Interactive discussion
Status: closed

RC1: 'Comment on egusphere20221394', Kerry Callaghan, 01 Feb 2023
In this paper, the authors present a new framework for landscape evolution simulation, dubbed CHONK 1.0, that combines aspects of both graph theory and cellular automata methods. CHONK 1.0 uses D8 flow directions to construct a directed acyclic graph for the landscape, then uses this to break the landscape into depressions that are linked in a binary tree structure. Both water and sediment fluxes into and across lakes are simulated. The authors show examples of several different cases that this framework could be applied to.
I am glad to see more acknowledgment of the impacts of landscape complexity – specifically, closed lake depressions – in this work.
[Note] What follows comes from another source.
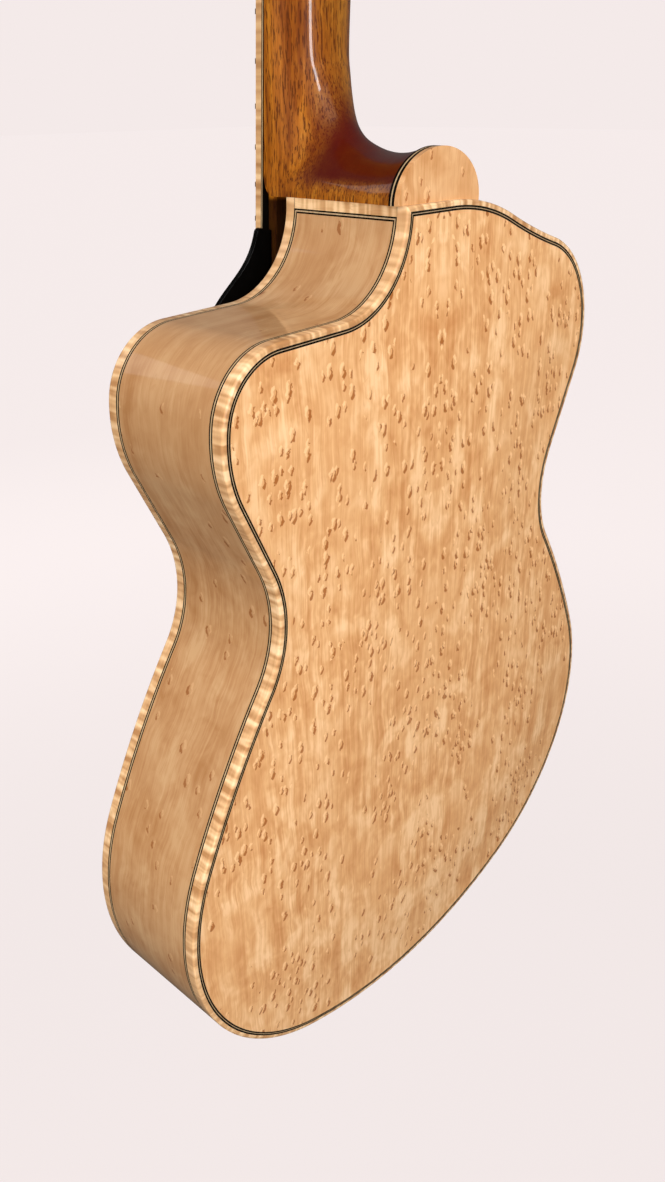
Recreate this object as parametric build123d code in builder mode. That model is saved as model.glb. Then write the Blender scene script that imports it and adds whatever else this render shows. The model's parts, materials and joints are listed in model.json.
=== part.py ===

I am excited to see the range of potential applications that the authors cover here. However, there are a few issues with this iteration of the paper, including:

A lack of clarity around the differences between the methods presented here and the works by Barnes (2019, 2021). This is of particular importance given the focus of GMD on model development.

More information about model input data and general use is needed.

There is a lack of clarity in the explanations in some of the application sections.
Line by line comments:
Line 89: “Cellular automata models are reduced complexity models”
followed by
line 94: “Cellular automata methods are not restrained to reduced complexity models”
My best guess here is that the authors meant that cellular automata models are often reduced complexity, but not always; but as it currently reads these are just two conflicting statements.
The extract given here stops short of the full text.